If you never love, you will never have that devastating hurt. I had an interesting conversation with a good friend this week on love and commitment. I have always failed to understand people’s fear in commitment, but there are so many reasons that develop this particular fear.
With the divorce rate in America crossing the 50% mark, there’s never a guarantee a marriage will work out, however, there’s never a guarantee that anything in life will work out and last forever. It is quite unfortunate that so many children grow up in “broken” homes, or homes where there is little said of “I love you” and encouragement and respect are void.
What about the fear of loss? Why is the fear of losing the ones you love so great that you would rather not love at all? I had never thought much of this theory, as I always followed Alfred Lord Tennyson’s quote “‘Tis better to have loved and lost than never to have loved at all.” Maybe I am old fashioned, a tad naive, and desperately romantic, but I prefer to have been heartbroken and devastated versus having never felt the amazing love I had with Kevin.
Sometimes I cannot imagine fear becoming so cumbersome that one allows themselves to be completely detached from love, from growing forward with another person. My theory in dating, prior to Kevin, was to naively jump in full force: love first, question second. While it did end in heartache at times, and betrayal from others, it allowed me to explore love in all its’ good and bad qualities. When I met Kevin, I was hesitant because the love first, question second philosophy had broken my spirit a bit. But he whisked away my insecurities and pushed forward loving me anyways, and in turn, I fell in love with him.
Now that I have loved and lost completely, would I do it again? Yes, yes, yes. Widowhood is horrific. Losing your love when you are at a great height of passion and fulfillment in marriage is pretty devastating. You are never prepared, nor do you want to allow yourself to be prepared for the event of widowhood.
We all enter into relationships knowing that at some point, it will end: death, their death, divorce, separation. There are multitudes of situations that will separate us from the ones we loved, or in some cases, from the ones we once loved. Fear certainly enters in when we marry or commit-will we be able to care for them when they grow old and/or sick? Will they be able to provide us with the needs we have? Will they always love me? Will I always love them? What will I do when they’re gone…?
Something makes us go forward despite these unanswered questions, but in some cases, those questions stop some from committing themselves to another life. I cannot speak for them, I can only speak for myself. Loving is worth it all. Yes, even widowhood. I do not want to have to go through that pain and agony again, but I fear I may. It is just what happens in the course of life. We all die, it is a simple truth.

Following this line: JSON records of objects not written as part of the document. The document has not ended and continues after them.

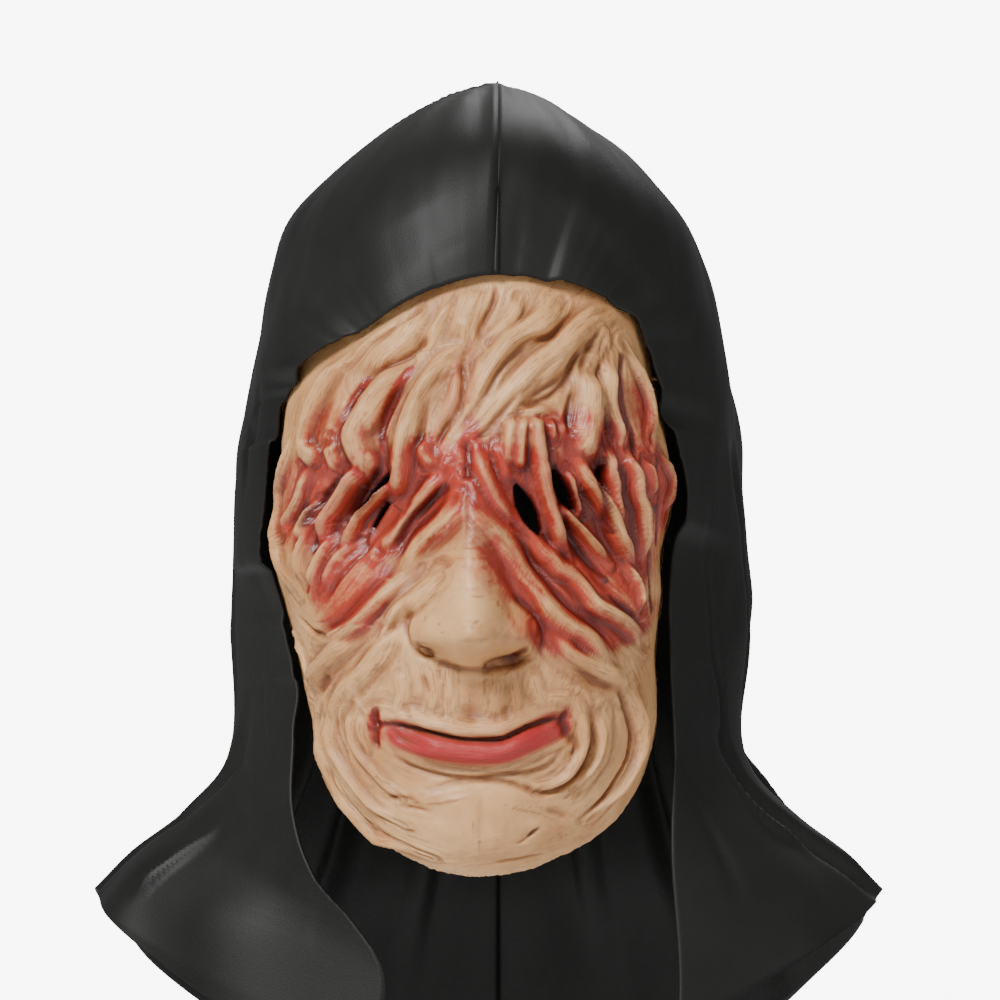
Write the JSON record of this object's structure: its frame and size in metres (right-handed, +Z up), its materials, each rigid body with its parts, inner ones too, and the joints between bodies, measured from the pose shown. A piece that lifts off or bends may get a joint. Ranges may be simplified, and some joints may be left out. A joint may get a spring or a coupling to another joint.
{
  "type": "melted face mask with its hood",
  "caption": "Worn full-face latex mask of melted strands without eyes, fastened round its rim to a black cloth hood that drapes over head, neck and shoulders.",
  "frame": {"origin": "inside of the hood's crown, where it rests on the top of a head", "axes": "+Z up, the face looks along -Y, +X is the wearer's left"},
  "size_m": [0.3435, 0.2849, 0.4502],
  "materials": {
    "latex": "satin, painted skin with brown and red washes",
    "hood_cloth": "soft satin cloth"
  },
  "bodies": {
    "root": {"face_mask": "latex", "hood_right": "hood_cloth", "hood_left": "hood_cloth"}
  },
  "joints": []
}
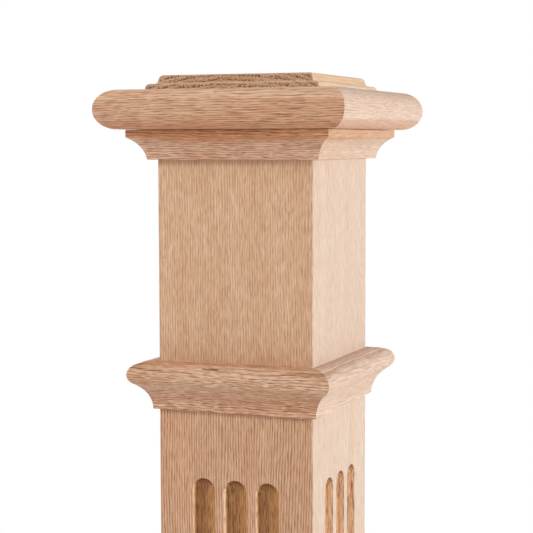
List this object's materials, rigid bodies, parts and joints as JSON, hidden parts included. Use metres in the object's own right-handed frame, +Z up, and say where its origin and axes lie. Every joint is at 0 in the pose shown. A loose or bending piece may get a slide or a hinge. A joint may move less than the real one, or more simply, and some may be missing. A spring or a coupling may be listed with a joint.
{
  "type": "box newel post",
  "caption": "Hollow square newel post in raw red oak, with a fluted shaft, moulded neck, rounded cap with a raised top plate, and a plain plinth.",
  "frame": {"origin": "middle of the post's foot, on the floor", "axes": "+Z up along the post, -Y the front face, +X the right face"},
  "size_m": [0.2008, 0.2008, 1.2192],
  "materials": {
    "oak_shaft": "raw planed red oak, grain upright",
    "oak_cap": "raw sanded red oak, grain along each rail",
    "oak_moulding": "raw moulded red oak, grain along each piece",
    "oak_top_plate": "raw red oak, end grain at the front and back",
    "oak_plinth": "raw planed red oak, grain upright"
  },
  "bodies": {
    "root": {"shaft_board_front": "oak_shaft", "shaft_board_right": "oak_shaft", "shaft_board_back": "oak_shaft", "shaft_board_left": "oak_shaft", "cap_rail_front": "oak_cap", "cap_rail_right": "oak_cap", "cap_rail_back": "oak_cap", "cap_rail_left": "oak_cap", "cove_moulding_front": "oak_moulding", "cove_moulding_right": "oak_moulding", "cove_moulding_back": "oak_moulding", "cove_moulding_left": "oak_moulding", "neck_moulding_front": "oak_moulding", "neck_moulding_right": "oak_moulding", "neck_moulding_back": "oak_moulding", "neck_moulding_left": "oak_moulding", "base_moulding_front": "oak_moulding", "base_moulding_right": "oak_moulding", "base_moulding_back": "oak_moulding", "base_moulding_left": "oak_moulding", "plinth_board_front": "oak_plinth", "plinth_board_right": "oak_plinth", "plinth_board_back": "oak_plinth", "plinth_board_left": "oak_plinth", "cap_top_plate": "oak_top_plate"}
  },
  "joints": []
}
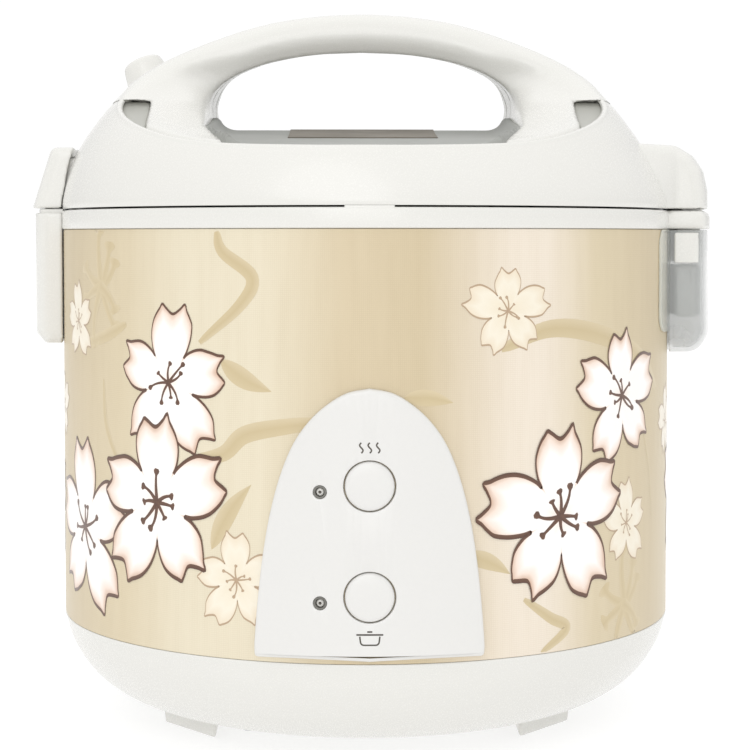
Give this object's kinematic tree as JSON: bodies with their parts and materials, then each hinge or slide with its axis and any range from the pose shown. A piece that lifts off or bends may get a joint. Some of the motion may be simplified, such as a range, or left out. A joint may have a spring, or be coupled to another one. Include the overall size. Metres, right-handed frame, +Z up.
{
  "type": "rice cooker",
  "caption": "Round jar-style electric rice cooker with a side-hinged domed lid, arched carry handle, latch lever, steam vent, condensation cup and press switches.",
  "frame": {"origin": "centre of the footprint on the surface it stands on, on the pot's axis", "axes": "+Z up along the pot axis, -Y towards the control panel, +X towards the lid hinge"},
  "size_m": [0.2876, 0.2627, 0.295],
  "materials": {
    "white_plastic": "glossy warm white moulded plastic",
    "printed_shell": "beige printed and lacquered steel sheet with a woven look and blossoms",
    "steel": "plain steel",
    "aluminium": "satin",
    "coated_pot": "grey non-stick coating inside, satin outside",
    "dark_plastic": "matte black",
    "rubber_pad": "matte grey",
    "silicone_seal": "matte light silicone",
    "brass": "bright contact metal",
    "clear_cup": "frosted clear plastic",
    "lamp_lens": "clear lens over an amber lamp",
    "board": "green circuit board",
    "label": "brownish blank label",
    "black_wire": "black insulation",
    "red_wire": "red insulation"
  },
  "bodies": {
    "body": {"base": "white_plastic", "control_panel": "white_plastic", "body_ring": "white_plastic", "latch_catch": "white_plastic", "outer_shell": "printed_shell", "base_screw_1": "steel", "base_screw_2": "steel", "base_screw_3": "steel", "hinge_pin": "steel", "hinge_spring": "steel", "heater_element": "steel", "sensor_housing": "steel", "sensor_spring": "steel", "switch_frame": "steel", "rocker_pin": "steel", "trip_bracket": "steel", "trip_pin": "steel", "inner_case": "aluminium", "heating_plate": "aluminium", "warmer_band": "aluminium", "inner_pot": "coated_pot", "inlet_socket": "dark_plastic", "terminal_block": "dark_plastic", "micro_switch": "dark_plastic", "foot_pad_front_left": "rubber_pad", "foot_pad_front_right": "rubber_pad", "foot_pad_back_left": "rubber_pad", "foot_pad_back_right": "rubber_pad", "inlet_pin_left": "brass", "inlet_pin_right": "brass", "thermal_fuse": "brass", "led_lens_warm": "lamp_lens", "led_lens_cook": "lamp_lens", "led_board": "board", "wire_supply": "black_wire", "wire_heater": "red_wire"},
    "lid": {"lid_outer": "white_plastic", "inner_lid_frame": "white_plastic", "lid_gasket": "silicone_seal", "inner_lid_plate": "aluminium", "inner_lid_knob": "white_plastic", "handle": "white_plastic", "handle_underside": "white_plastic", "lid_label": "label", "steam_vent_tube": "white_plastic", "hinge_cover": "white_plastic", "lever_pin": "steel", "lever_spring": "steel"},
    "release_lever": {"release_lever": "white_plastic"},
    "steam_vent_cap": {"steam_vent_cap": "white_plastic"},
    "cook_button": {"cook_button": "white_plastic"},
    "warm_button": {"warm_button": "white_plastic"},
    "rocker": {"rocker": "white_plastic"},
    "trip_lever": {"trip_lever": "steel"},
    "sensor": {"sensor_cap": "aluminium", "sensor_magnet": "dark_plastic"},
    "dew_collector": {"dew_collector": "clear_cup"}
  },
  "joints": [
    {"name": "lid_hinge", "type": "hinge", "parent": "body", "child": "lid", "pos_m": [0.143, 0, 0.2096], "axis": [0, 1, 0], "range_deg": [0, 85]},
    {"name": "latch_lever", "type": "hinge", "parent": "lid", "child": "release_lever", "pos_m": [-0.1316, 0, 0.222], "axis": [0, 1, 0], "range_deg": [0, 6], "stiffness_Nm_per_rad": 0.4, "springref_deg": -4.58},
    {"name": "vent_cap_lift", "type": "slide", "parent": "lid", "child": "steam_vent_cap", "axis": [-0.3995, 0.1798, 0.8989], "range_m": [0, 0.03]},
    {"name": "cook_press", "type": "slide", "parent": "body", "child": "cook_button", "axis": [0, 1, 0], "range_m": [0, 0.003], "stiffness_N_per_m": 250, "springref_m": -0.002},
    {"name": "warm_press", "type": "slide", "parent": "body", "child": "warm_button", "axis": [0, 1, 0], "range_m": [-0.003, 0]},
    {"name": "rocker_tilt", "type": "hinge", "parent": "body", "child": "rocker", "pos_m": [0, -0.1185, 0.0902], "axis": [1, 0, 0], "range_deg": [0, 8.6]},
    {"name": "trip_tilt", "type": "hinge", "parent": "body", "child": "trip_lever", "pos_m": [0, -0.06, 0.038], "axis": [1, 0, 0], "range_deg": [0, 3]},
    {"name": "sensor_plunge", "type": "slide", "parent": "body", "child": "sensor", "axis": [0, 0, 1], "range_m": [-0.003, 0], "stiffness_N_per_m": 300, "springref_m": 0.004, "deforming": ["sensor_spring"]},
    {"name": "dew_cup_pull", "type": "slide", "parent": "body", "child": "dew_collector", "axis": [1, 0, 0], "range_m": [0, 0.06]}
  ],
  "couplings": [
    {"joint": "warm_press", "follows": "cook_press", "ratio": -1},
    {"joint": "rocker_tilt", "follows": "cook_press", "rad_per_m": 49},
    {"joint": "trip_tilt", "follows": "cook_press", "rad_per_m": 16.667}
  ]
}
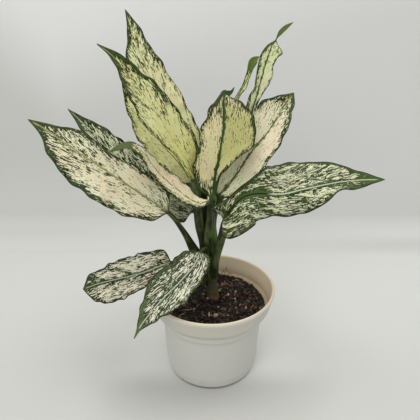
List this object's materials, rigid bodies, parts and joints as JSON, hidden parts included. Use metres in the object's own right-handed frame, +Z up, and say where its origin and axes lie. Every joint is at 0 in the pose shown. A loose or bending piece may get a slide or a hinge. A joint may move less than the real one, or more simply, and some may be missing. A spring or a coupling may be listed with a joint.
{
  "type": "potted chinese evergreen",
  "caption": "Chinese evergreen houseplant: long pointed leaves flecked cream and green on stalks from a short cane, in a round plastic nursery pot with a deep collar and a flat base.",
  "frame": {"origin": "centre of the pot's flat underside, where it rests", "axes": "+Z up along the pot's axis, -Y towards the front, +X to the right seen from the front"},
  "size_m": [0.3244, 0.1604, 0.3772],
  "materials": {
    "pot_plastic": "satin moulded plastic, off-white, slightly yellowed at the rim and inside",
    "potting_mix": "rough dark brown mix of bark, coir and peat crumbs",
    "green_cane": "smooth olive green with pale rings, reddish brown at the soil",
    "young_leaf": "waxy leaf, pale yellow green to cream with dark green flecks and margin",
    "mature_leaf": "waxy leaf, dark green with dense cream flecks"
  },
  "bodies": {
    "root": {"pot": "pot_plastic", "soil": "potting_mix", "cane": "green_cane", "leaf_low_left": "mature_leaf", "leaf_low_front": "mature_leaf", "leaf_right_broad": "mature_leaf", "leaf_left_broad": "mature_leaf", "leaf_left_rear": "mature_leaf", "leaf_left_curled": "young_leaf", "leaf_behind_upper_left": "young_leaf", "leaf_upper_left": "young_leaf", "leaf_right_upper": "young_leaf", "leaf_top_left": "young_leaf", "leaf_centre": "young_leaf", "leaf_second_youngest": "young_leaf", "leaf_youngest": "young_leaf"}
  },
  "joints": []
}
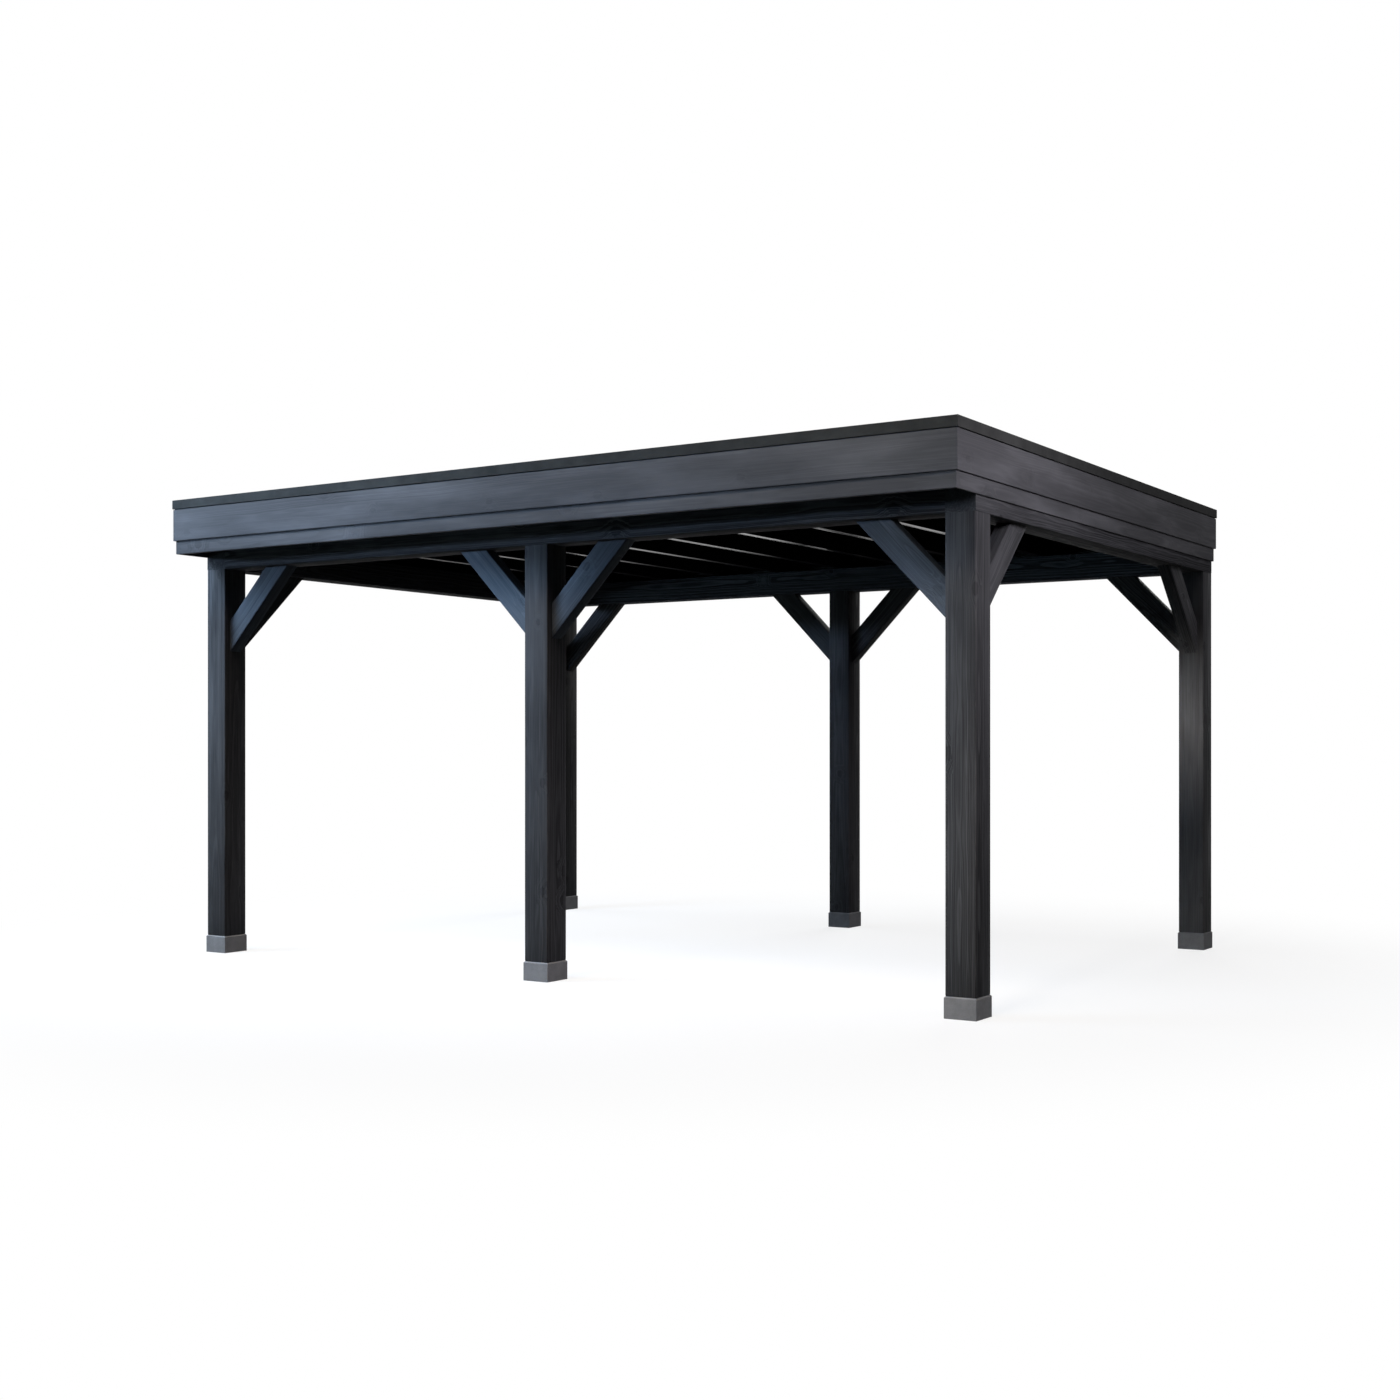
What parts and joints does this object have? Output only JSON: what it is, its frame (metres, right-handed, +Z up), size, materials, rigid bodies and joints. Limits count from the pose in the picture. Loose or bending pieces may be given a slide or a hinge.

Love has provided things in my life that were far more fulfilling than the intensity of the pain I felt when I lost the one I loved. It outweighed that agony because when I had it, it was immense with joy and happiness. While the pain was almost equal, nothing could take away from the life I had before that. I believe that most widows would tell you a similar story. If you ask a widow(er) if they would go through this again, to have had that chance at love with their deceased, there would be no delay in answer: it would be a resounding yes.
Let love in, I know it sounds cheesy, and cliche, but let yourself have a taste of the fruit of love. It is encompassing, and while it can be bitter, and comes with trials and struggles, hurt and pain; the passion that can be felt in love is worth all of that and more.